The Shearim Metzuyanim Behalacha on the Kitzur Shulchan Aruch (חלק א - כג ס"ק א, מהדורה תשס"א) writes:
As is known, we are obligated to stand for the Sefer torah, and this
is learned from the obligation to stand for a torah scholar, for if we
stand for those who learn the the Torah, all the more we should stand
for the Torah itself. Rashi in Avoda Zara (17a) states that it was the
custom when taking leave from the Synagogue, the people would kiss the
most honored among them in a sign of respect, following this it would
be fitting to kiss the Sefer torah as well, in line with Kal Vechomer
the Gemara makes to obligate standing for the Torah from the
obligation to stand for the Talmid Chacham. This would seem to be the
source for the custom to kiss the Torah scroll as it passes.

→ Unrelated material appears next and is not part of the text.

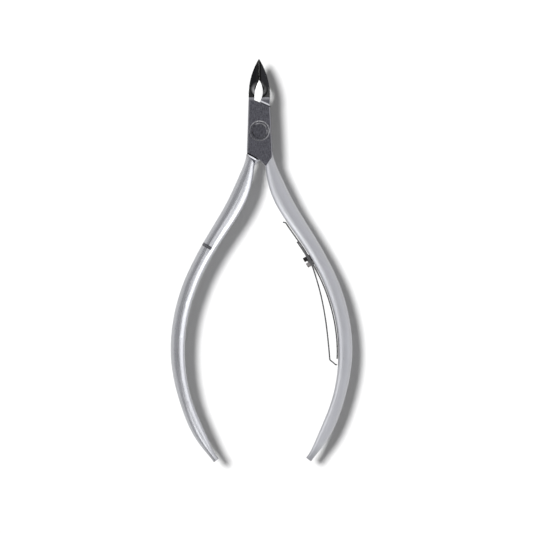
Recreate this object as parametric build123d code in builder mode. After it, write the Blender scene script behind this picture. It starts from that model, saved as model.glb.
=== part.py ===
"""Cuticle nipper: a lap-jointed pair of forged levers with pointed half jaws and a swing-away leaf spring.

Millimetres. The nipper lies on its back face: +Y points from the pivot to the jaw tips, +Z is the
thickness, and the origin is on the pivot axis at the back face. The jaws are closed and the spring
is swung down along the front lever's grip, where it is stored.
"""
from build123d import *
import math
import os

# Joint block: two half-thickness laps that turn on each other
THICKNESS = 6.0  # joint block, back face to front face
LAP_GAP = 0.04  # between the two laps
JOINT_TOP_HALF = 2.9  # half width where the jaws begin
JOINT_BOTTOM_HALF = 3.5  # half width where the grips begin
JAW_ROOT_Y = 9.1  # where the jaws begin
LAP_EDGE_CHAMFER = 0.3
UPPER_SHOULDER = ((-1.31, 8.41), (2.95, 6.47))  # upper edge of the front lap
LOWER_SHOULDER = ((-3.5, -5.75), (-0.25, -7.65))  # lower edge of the front lap, on the far lever's side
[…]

This is the interpretation of the Rema (או"ח קמט), that we bring the
children towards the Torah to kiss it on post to encourage and educate
them in the observance of mitzvos, that this does not mean only
children, rather even adults should kiss it but that there is a value
in educating the children to this as well.
The Siddur Yaavetz and other siddurim quote the custom of the Ariza"l
to kiss the sefer torah, it is also said that one should kiss with his
lips specifically, and not the hands as is the custom of the general
public. However the Sha'ar Ephraim (שער י' ס"ד) says that if it is
difficult to kiss with the lips one can kiss with his hand.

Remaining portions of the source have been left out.